In actuality, none of these aggressors attempted in earnest to stop the SOE’s plans for the ships. That’s because the ships may not have been carrying carbon dioxide at all. In real life, Operation Postmaster was essentially a training exercise and proof of concept for the SOE. And it also took place shortly after Pearl Harbor, at which point America already decided to enter the fray. But as that would be a boring movie, Ritchie and his team of co-writers (including Oscar nominee Paul Tamasy) concoct all manner of complicated timetables, tactics and traps.

If The Ministry of Ungentlemanly Warfare owes more to the literature of Alistair MacLean than the historical record, that’s perfectly fine. Ritchie’s work is certainly more exciting and engaging than similar works in the recent subset of WWII covert operations like Operation Mincemeat, Valkyrie and Operation Finale. Certainly, none of those had the secret weapon of Ritchson — both affecting a pinched, high-pitched sing-songy Swedish accent to fool Germans into believing him docile and destroying them on the regular with delightful speed and violence. He and Cavill have fun as men whose character-driven cover stories mainly consist of how long they can keep from laughing at the idea they won’t just beat the piss out of pompous Germans.

You can also see characteristics of crucial allies to 007 like Ali Kerim Bey in characters like Kambili Kalu (Danny Sapani), a mover and shaker who commands a crew eager to cast off the shackles of colonial subjugation. Ritchie never loses sight of this rugged, rumbling undercurrent of revenge, especially given the skin color Luhr most loves to flay from victims’ bodies, and it affords Olusanmokun impressive, subtle disruption to the still waters of his smooth operator.

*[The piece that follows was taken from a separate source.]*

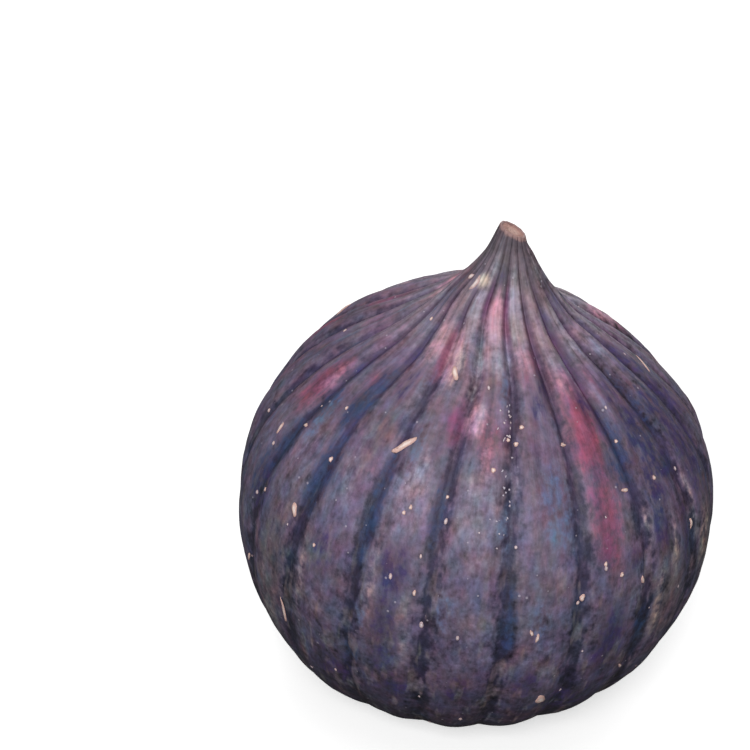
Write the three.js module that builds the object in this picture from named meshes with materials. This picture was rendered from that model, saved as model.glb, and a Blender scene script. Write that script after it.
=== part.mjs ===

Is this basically Cavill playing Hannibal in a project that could be called The A(llied) Team? Yes. What The Ministry of Ungentlemanly Warfare is not is Ritchie’s way-too-late riff on something like Inglourious Basterds, even if it does also feature Schweiger and indulge in its own musical anachronism (a brief lift from Lalo Schifrin’s Dirty Harry score). Ritchie may no longer command big budgets, but he’s commanded something far better — a renewed sense of purpose and fun.